A wireless charger is a device that will allow you to charge a given device without the need to plug it in. An example of this would be the flat, disc-looking ones that can be found pretty much everywhere. In order to use it, usually, you just have to place, say a phone, on the device. Then, it will begin automatically charging your device.
But does the charger itself need to be plugged in?
While most wireless chargers do need to be plugged into an outlet, some are equipped with a rechargeable battery allowing you to charge your device even if a power outlet is not readily available.
Let’s now take a look at the different types of wireless chargers in the market and how they operate.
Does a Wireless Charger need to be Plugged in?
A wireless charger’s battery power cannot come from thin air, and despite the radical advancements in technology every single year, we have yet to develop the necessary technology to allow chargers to be powered from a distance. So, that means a wireless charger must, ironically, be wired to give out charge in the first place.
Of course, mind you, it also depends on the model and makes of the charger in question. Some have batteries they can be charged with, but those batteries often need to be replaced, so many people opt for the wired version just to make it slightly less tedious of a task.
So, now that’s out of the way, there is a question to ask. Is wireless charging faster than just plugging it in?
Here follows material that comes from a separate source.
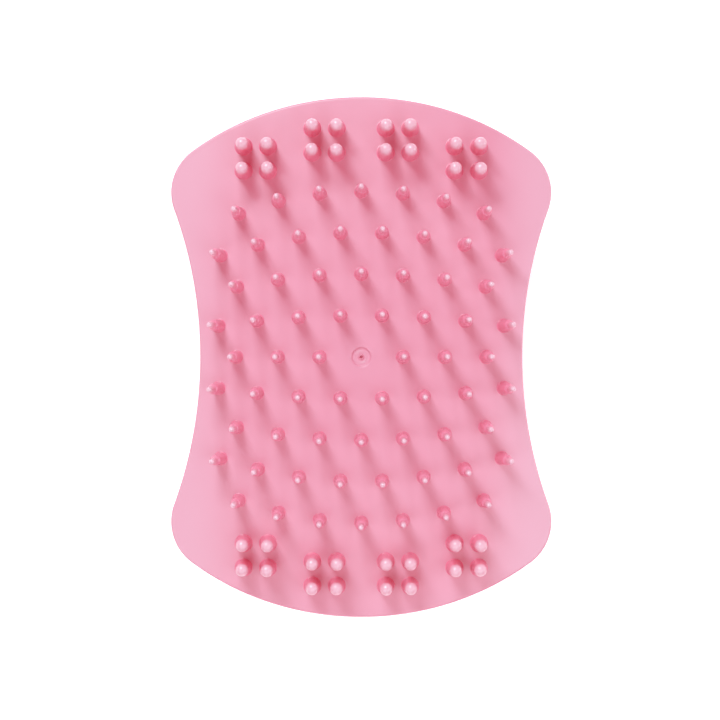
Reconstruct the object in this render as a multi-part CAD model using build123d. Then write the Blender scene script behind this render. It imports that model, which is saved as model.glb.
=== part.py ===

Well, as usual, it depends.
In most cases, plugging in a device is faster than using a wireless method, as the power is being directly routed to the device’s energy storage, while with wireless, it has to go through the case and around various parts in order to reach the power storage.
Though mind you, that’s only for the less expensive ones. The real high-end wireless chargers are capable of charging a device much quicker than the wired counterparts. Though, those only work with devices from the same manufacturer.
Also, one other thing, despite the name, it’s not a power bank for your phone. I know that there are some phone chargers you can take with you so you can charge your phone on the go.
Not like a car charger, more like something you carry with you as you walk, such as a long hike or going through a convention.
They’re mostly small objects you can fit inside of your palm, but wireless chargers are rather different.
Wireless chargers require a stationary device to be placed on them and are rather delicate. They aren’t meant for on-the-go travel, but a power bank is supposed to have a direct line to your device via a cable. In a way, they are wired chargers, just without the external power source.
Now, I’m going to recant my words for a second and say that there are some ways to use a power bank as a portable wireless charger, as there are a few that can clamp to the back of your phone and charge it that way.
If I’m charging a phone, and it’s encased, do I need to take it off?
So long as there isn’t anything electronic or magnetic in the case, then you should be fine. Wireless charging uses electromagnets to charge your phone; anything that interferes with that process would affect your phone. But, if your phone case is plastic or wooden, you should be fine.
Can Wireless Chargers work beyond just phones?
Again, it depends on the device and manufacturer. Some can charge multiple devices, sometimes all at once, but those are special ones.
Now, all this talk of wireless charging brings to mind an interesting question, does a wireless charger need wifi? Well, again, the answer is no. Wifi is for internet access; wireless charging is for a device’s power supply. It is like two rivers going in completely different directions.
Any cons to using a wireless charger over a wired one?
You do need a phone or device that is capable of being charged wirelessly, and those are rather expensive. For those who don’t have the cash to spare, then going with a wired charger is often the better choice.
Another reason is that you can’t use your device while it is being charged, as the devices need to focus on being charged. You cannot sit with the device while it’s charging, nor can you use it at all while it’s being used. Until the device in question is fully charged, it’s basically a plastic brick.
In contrast, you are free to use your device while it is being charged with a wire, so if you’re lucky enough, you’ll either have a long enough cable, or a close enough outlet, for this to be a non-factor.
So, that’s it for how Wireless Charging works and whether or not it needs to be plugged in. I hope you enjoyed this article!